Deposit fees are particularly significant at State Street because its primary business is custodying client assets, including holding cash for clients rather than seeking to lend out those funds, as other banks typically do.
State Street customers earlier were told that fees were possible on accounts whose nonoperational balances had grown, the people familiar with the matter said. There is no minimum deposit size that triggers the fee, which varies and is applied case by case to new and existing clients, the people said.
“The persistence of the current rate environment requires that we take action consistent with prudent financial management with certain accounts that continually maintain significant excessive cash balances,” State Street said in a statement to The Wall Street Journal.
BNY Mellon and Northern Trust haven’t yet begun charging to hold clients’ cash, people familiar with the matter said. A Bank of New York spokesman said the bank hasn’t ruled out doing so in the future. The fees at J.P. Morgan don’t apply to clients of its custody business, a person familiar with the bank said.

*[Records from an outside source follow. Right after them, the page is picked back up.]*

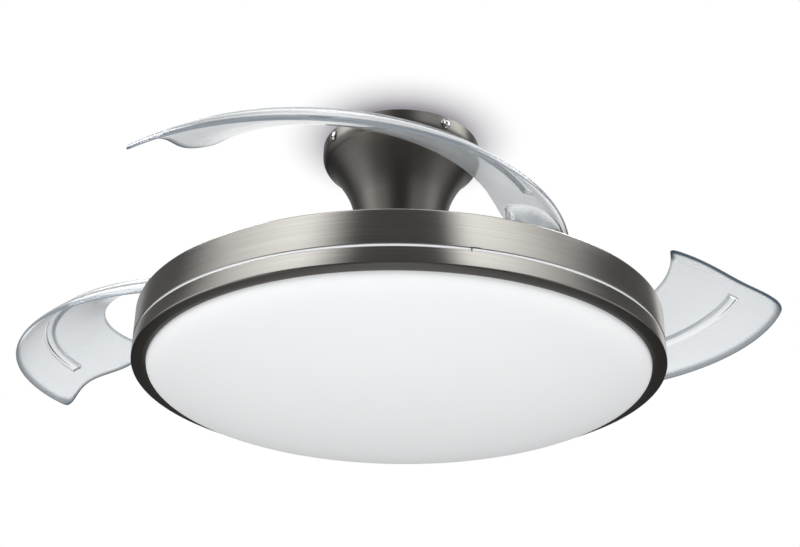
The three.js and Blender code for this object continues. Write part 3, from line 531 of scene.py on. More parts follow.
def moulded(name, colour, roughness, coat=0.0):
    """Moulded plastic with a fine spark texture and a slightly uneven tone."""
    s = new_material(name)
    fine = s.noise(s.place(), 1400.0)
    wide = s.noise(s.place(), 22.0)
    return s.surface(Base_Color=s.blend(wide, toned(colour, 0.96), toned(colour, 1.03)),
                     Roughness=s.total(roughness - 0.04, s.product(fine, 0.08)),
                     Coat_Weight=coat, Coat_Roughness=0.12, Normal=s.bump(fine, 0.00002, 0.25))


def opal_finish(name, colour):
    """Opal plastic that spreads the light: satin, with painted shade that makes it a little deeper
    towards its rim.
    """
    s = new_material(name)
    x, y, _ = s.split(s.place())
    rim = s.step(s.radius(x, y), 0.12, 0.243)  # metres from the axis
    fine = s.noise(s.place(), 700.0)
    wide = s.noise(s.place(), 5.0)
    # Painted shade: the tone darkens a little between 0.12 m and 0.243 m from the axis.
    tone = s.blend(rim, colour, toned(colour, 0.965))
    tone = s.blend(s.product(wide, 0.12), tone, toned(colour, 1.05))
    return s.surface(Base_Color=tone, Roughness=s.total(0.42, s.product(fine, 0.06)),
                     Subsurface_Weight=0.25, Subsurface_Scale=0.01, Subsurface_Radius=WHITE,
                     Normal=s.bump(fine, 0.00001, 0.2))


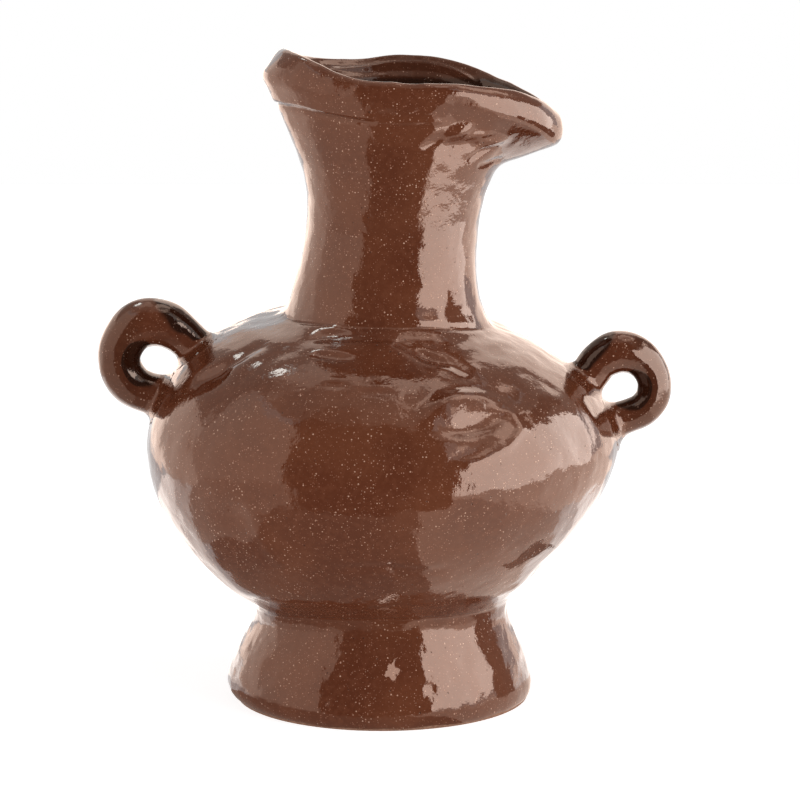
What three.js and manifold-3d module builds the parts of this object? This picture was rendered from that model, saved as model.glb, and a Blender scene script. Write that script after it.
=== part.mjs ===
import * as THREE from 'three';
import { mergeVertices } from 'three/addons/utils/BufferGeometryUtils.js';
import Module from 'manifold-3d';

// A hand-built stoneware vase in millimetres. It stands on z = 0, its two ring handles lie along X
// and its front faces -Y. It is a stack of clay sections luted together: a base slab, a foot ring,
// a lower bowl, a shoulder, a neck and a folded lip, with a rolled coil handle on each side.

// Heights of the sections, one on top of the other
const SLAB_EDGE = 5;
const FOOT_RISE = 31;
const LOWER_RISE = 65;
const SHOULDER_RISE = 47.5;
const NECK_RISE = 82.5;

// Outer radii at the foot's widest ring, the waist, the belly and along the neck, and how far the foot
// rounds in below its widest ring
const FOOT_RADIUS = 58.9;
const FOOT_ROUNDING = 2;
const WAIST_RADIUS = 49.3;
const BELLY_RADIUS = 91;
const NECK_BASE_RADIUS = 39.9;
const NECK_RADIUS = 32.8;
const LIP_SEAM_RADIUS = 40;

// How far the main rings stand to the right of the foot's axis, because the pot was built by eye
const BASE_LEAN = 1.2;
const WAIST_LEAN = 0.9;
const BELLY_LEAN = 1.6;
const NECK_BASE_LEAN = 2.9;
const LIP_LEAN = 8.4;

// How much higher their right side runs than their axis, and their front and back than their sides
const WAIST_TILT = 1;
const WAIST_WAVE = 3.5;
const SHOULDER_TILT = -1.5;
const SHOULDER_WAVE = 1.25;
const NECK_BASE_TILT = -2;
const NECK_BASE_WAVE = 5;

// Clay: the wall, the slab under it, the shallow recess below and the rim's rounded edge
const WALL = 7;
const SLAB_THICKNESS = 8.5;
const RECESS_DEPTH = 2.5;
const RECESS_RADIUS = 41;
const RIM_EDGE = 2.4;

// Joints: each section keeps a tongue on its inner half, and the next one laps over it
const STEP_DEPTH = 3.5;
const TONGUE = 4;
const SLIP = 0.3;

// The lip's band is this high at its highest, and its table below gives shares of it
const LIP_HEIGHT = 20;

// Handles: how far each coil reaches out of the wall, and its greatest radius outside it
const LEFT_REACH = 24;
const LEFT_COIL_RADIUS = 9;
const RIGHT_REACH = 20;
const RIGHT_COIL_RADIUS = 8.3;

// Rings of the profile between two joints: how far up their section they lie, how much of its change of
// radius has happened there, and how far they stand to the right. The neck's narrowest ring parts its
// change of radius in two.
const FOOT_BEND = { rise: 0.41, share: 0.32, lean: 0.2 };
const BOWL_START = { rise: 0.24, share: 0.39, lean: -2.9 };
const BOWL_SIDE = { rise: 0.595, share: 0.81, lean: -1 };
const SHOULDER_START = { rise: 0.435, share: 0.167, lean: -0.25 };
const SHOULDER_TURN = { rise: 0.755, share: 0.48, lean: -2 };
const SHOULDER_TOP = { rise: 0.9, share: 0.75, lean: -0.8 };
const NECK_START = { rise: 0.165, share: 0.66, lean: 2.7 };
const NECK_NARROWS = { rise: 0.41, share: 1, lean: 4.6 };
const NECK_FLARES = { rise: 0.645, share: 0.33, lean: 6.8 };

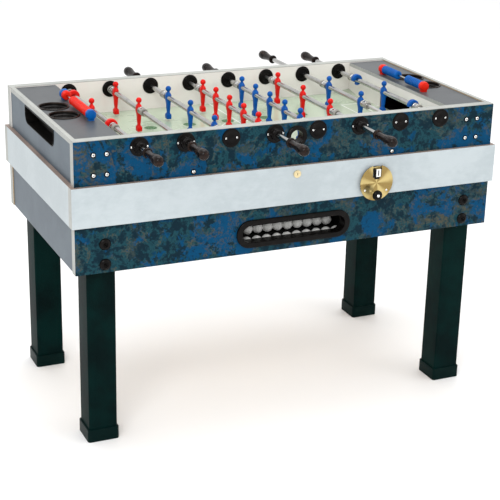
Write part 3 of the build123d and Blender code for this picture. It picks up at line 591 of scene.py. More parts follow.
@dataclass(frozen=True)
class RawBoard(Finish):
    """Sawn chipboard where no laminate covers it."""

    light: Colour = (0.52, 0.38, 0.22)
    dark: Colour = (0.26, 0.16, 0.08)

    def paint(self, g: Graph) -> bpy.types.Material:
        """Builds the material's nodes."""
        chips = g.cells(420.0, g.place(scale=(1.0, 0.6, 1.6)))
        fibres = g.noise(160.0, 6.0, 0.7, 0.6)
        return g.surface(
            Base_Color=g.shades(chips * 0.6 + fibres * 0.6, [(0.25, self.dark), (0.75, self.light)]),
            Roughness=0.70 + fibres * 0.2,
            Normal=g.bump(chips + fibres, 0.35, 0.4),
        )


@dataclass(frozen=True)
class ScuffedBall(Finish):
    """Hard white ball plastic with grey scuffs."""

    tone: Colour = (0.86, 0.86, 0.84)
    scuff: Colour = (0.42, 0.42, 0.43)

    def paint(self, g: Graph) -> bpy.types.Material:
        """Builds the material's nodes."""
        scuffs = g.noise(120.0, 6.0, 0.7, 1.4)
        pits = g.noise(800.0, 2.0, 0.6)
        mask = scuffs.step(0.58, 0.70, 0.35)
        return g.surface(
            Base_Color=g.mix(mask, self.tone, self.scuff),
            Roughness=0.30 + mask * 0.8,
            Normal=g.bump(pits + scuffs, 0.10, 0.12),
        )


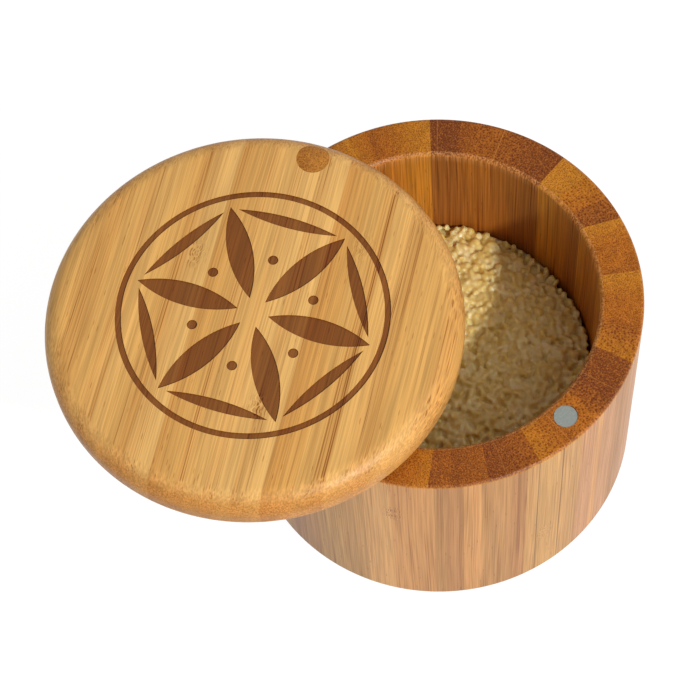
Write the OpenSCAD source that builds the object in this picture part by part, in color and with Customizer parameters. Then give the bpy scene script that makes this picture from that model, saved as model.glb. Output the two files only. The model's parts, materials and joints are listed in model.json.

Northern Trust has been taking a “transaction by transaction approach” to accepting very large deposits from clients approaching the bank, said Chief Financial Officer S. Biff Bowman on the bank’s second-quarter earnings call in July. A Northern Trust spokesman declined to say whether charges were a possibility in the future.
State Street and others have charged clients on some large euro deposits for more than a year, reflecting a negative interest rate on overnight deposits at the European Central Bank.
In 2011, BNY Mellon set plans to charge a small number of clients for holding their cash, reflecting in part a large flow of deposits triggered by investors’ flight to safety that summer. The bank rolled back the plan without imposing fees after some clients pulled money.
Since last year, Bank of America Corp. has told some institutional clients that they will need to move their deposits or pay to keep them at the bank, people familiar with the matter said. Top executives decided to approach clients that didn’t do other business with the bank.
—Christina Rexrode contributed to this article.